Discard-All Bookmarklet
Most messages end up being discarded. One quickly wishes "Discard" were the default, rather then "Defer". The following bookmarklet will accomplish that; it sets all the checkboxes to "Discard". Of course, you still have to weed through all the spam and set any non-spam to "Approve". A little caution is in order; it is easy to accidentally discard a useful post this way.
Discard All
The above bookmarklet is a kludge; it may break if the Mailman config or version changes, or on browsers other then Firefox 1.5, or if the wind blows.
More automation by Jeff Kinz
As of 11/03/2005, Jeff Kinz is running a curl/bash/bogofilter script which automatically discards 92-95% of these on the gnhlug-org list. The idea for this tool was generated by the thread seen here:
http://www.mail-archive.com/gnhlug-org@mail.gnhlug.org/msg01363.html
The final shape of the script bears almost no resemblance to the ideas in the discussion. The final approach is based on the principle of "Do No harm". No false positives are allowed, no submissions approved without direct human intervention, no notification emails can be generated that might be sent to forged addresses, must not interfere with the existing system's function and the tool must not put extra load on the servers.
Current approach:
- When Mailman gets a non-member submission it sends an email to gnhmod@Jeff's domain activating a procmail recipe which kicks off the script.
- A curl command is used to fetch the gnhlug mailman pending requests page, containing fragments of non-member submissions to the list.
- The script loops through each submission, extracting the fragment and using bogofilter to score its "spaminess".
- If the score is twenty percent higher than the cutoff for spam, the email is automatically discarded. Because the spam going to the list is very uniform this results in more than 90% of the spam being discarded immediately despite the 20% higher score requirement.

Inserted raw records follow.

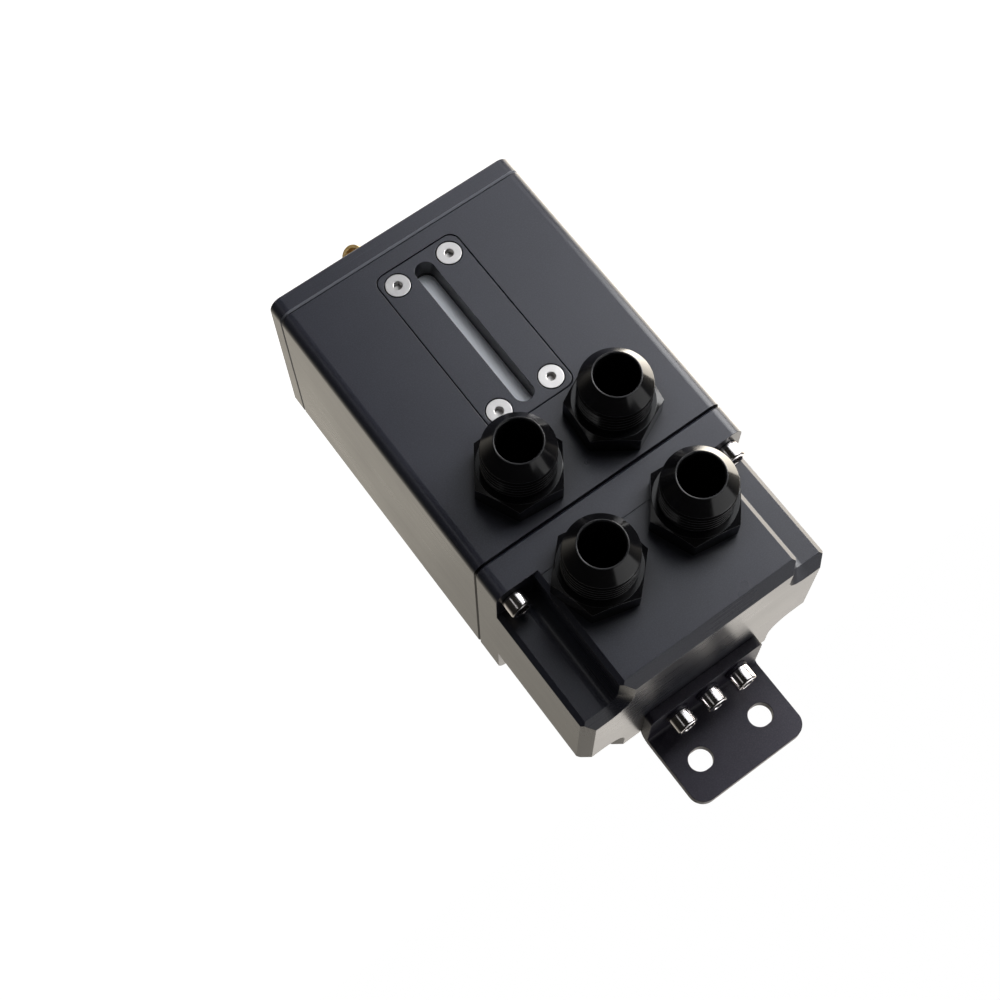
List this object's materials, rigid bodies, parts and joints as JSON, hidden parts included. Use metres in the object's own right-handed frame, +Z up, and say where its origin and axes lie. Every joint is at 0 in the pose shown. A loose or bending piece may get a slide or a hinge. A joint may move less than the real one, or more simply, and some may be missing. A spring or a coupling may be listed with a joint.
{
  "type": "oil catch can",
  "caption": "Square aluminium oil catch can with flared hose fittings, a slot sight glass, a notched bolted lid, a wall bracket and a brass drain cock.",
  "frame": {"origin": "midway between the bracket's two slots, on the face of the bracket that meets the wall", "axes": "+Z up along the can, from the drain cock to the bracket; +Y into the wall, so the front with the hose fittings faces -Y; +X to the right as seen from the front"},
  "size_m": [0.089, 0.0931, 0.2039],
  "materials": {
    "anodised_dark": "dark grey satin anodising with faint machining lines",
    "anodised_black": "glossy black anodising on turned threads and hexagons",
    "powder_coat": "black satin powder coat with a fine grain",
    "polished_steel": "polished socket cap screws",
    "zinc_steel": "pale silvery countersunk screws, finely turned",
    "window_plastic": "clear window with a pale frosted look",
    "black_rubber": "smooth black rubber",
    "filter_steel": "bright perforated sheet",
    "filter_mesh": "knitted wire",
    "drain_brass": "warm turned and stamped brass"
  },
  "bodies": {
    "can": {"body": "anodised_dark", "bottom_plate": "anodised_dark", "bottom_seal": "black_rubber", "bottom_screws": "zinc_steel", "lid": "anodised_dark", "lid_seal": "black_rubber", "lid_screws": "polished_steel", "baffle_plate": "filter_steel", "mesh_pad": "filter_mesh", "pad_screen": "filter_steel", "sight_cover": "anodised_dark", "sight_window": "window_plastic", "sight_seals": "black_rubber", "sight_screws": "zinc_steel", "fitting_lower_left": "anodised_black", "fitting_lower_right": "anodised_black", "fitting_upper_left": "anodised_black", "fitting_upper_right": "anodised_black", "fitting_seals": "black_rubber", "bracket": "powder_coat", "bracket_washers": "powder_coat", "bracket_screws": "polished_steel", "drain_body": "drain_brass"},
    "drain_carrier": {"drain_seal": "black_rubber"},
    "drain_key": {"drain_stem": "drain_brass", "drain_handle": "drain_brass"}
  },
  "joints": [
    {"name": "drain_slide", "type": "slide", "parent": "can", "child": "drain_carrier", "axis": [0, 0, 1], "range_m": [0, 0.00476]},
    {"name": "drain_turn", "type": "hinge", "parent": "drain_carrier", "child": "drain_key", "pos_m": [0, -0.03425, -0.1776], "axis": [0, 0, 1], "range_deg": [0, 1080]}
  ],
  "couplings": [
    {"joint": "drain_turn", "follows": "drain_slide", "rad_per_m": 3957.9}
  ]
}
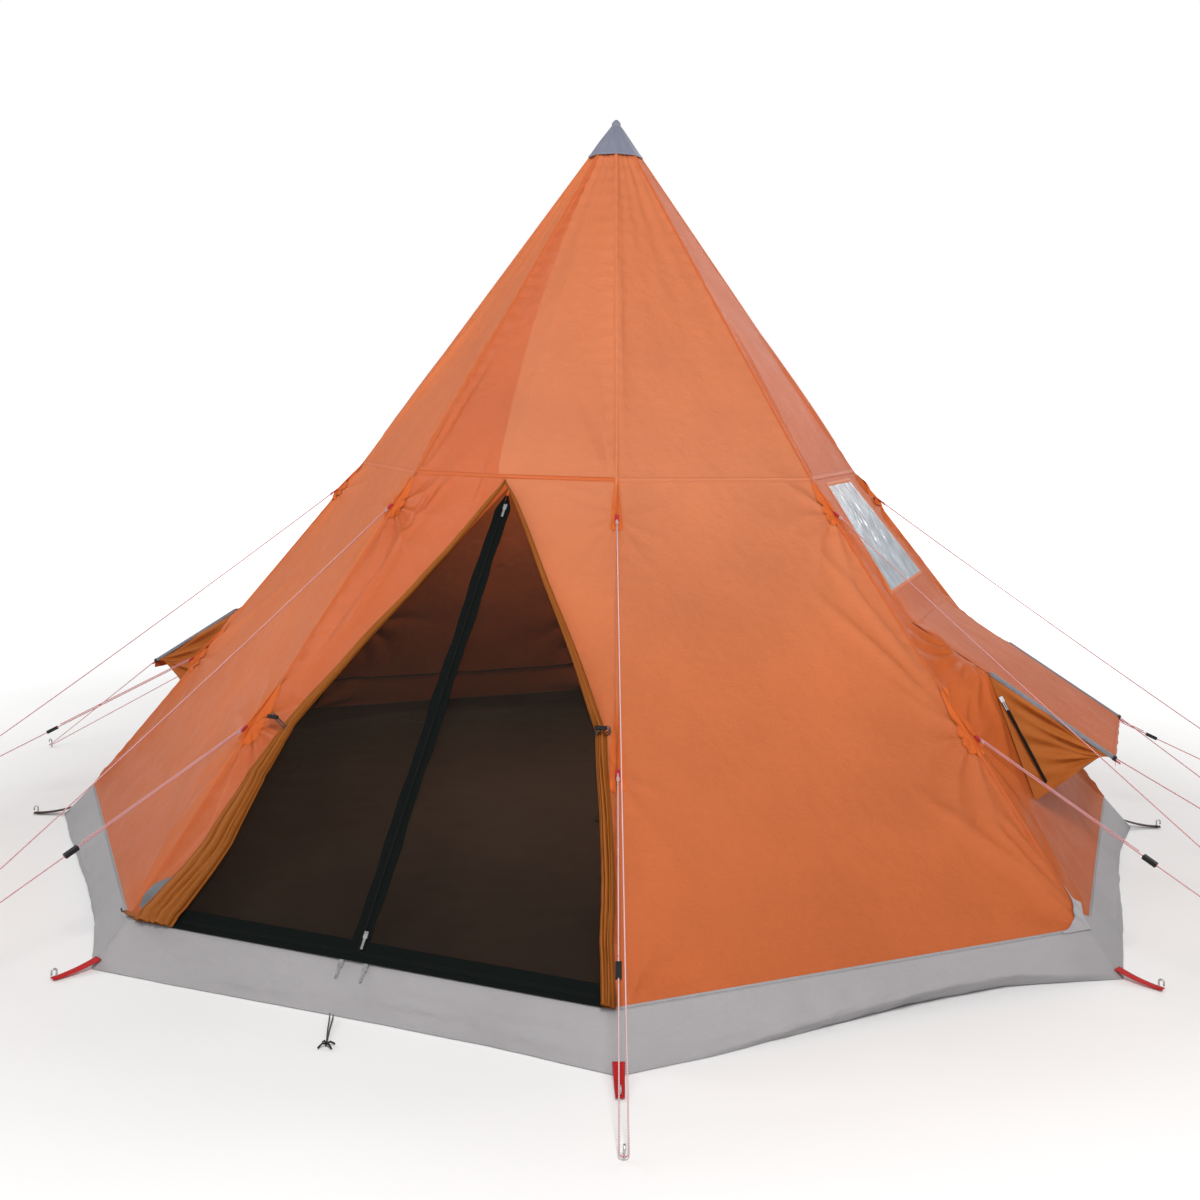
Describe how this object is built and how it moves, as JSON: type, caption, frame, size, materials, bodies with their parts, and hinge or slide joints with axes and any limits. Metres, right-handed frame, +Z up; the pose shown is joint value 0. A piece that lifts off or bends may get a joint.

- Low-scoring, non-discarded fragments are kept until a human can review them using the same tool in a different mode. The human can discard the spam and/or feed the spam into bogofilter so that any more of the same spam will be identified by the system.
Stats as of: Mon 01/02/06 09:43 Total reviewed: 1411, killed: 1320 (93%), ignored: 91
The approach is described here so that it can be reviewed for potential problems. From its it activation to Jan 1, 2006, this system was carefully watched. It seems to be performing well and will not be so carefully monitored. If you notice any real or even potential problems with this approach please let Jeff Kinz know immediately.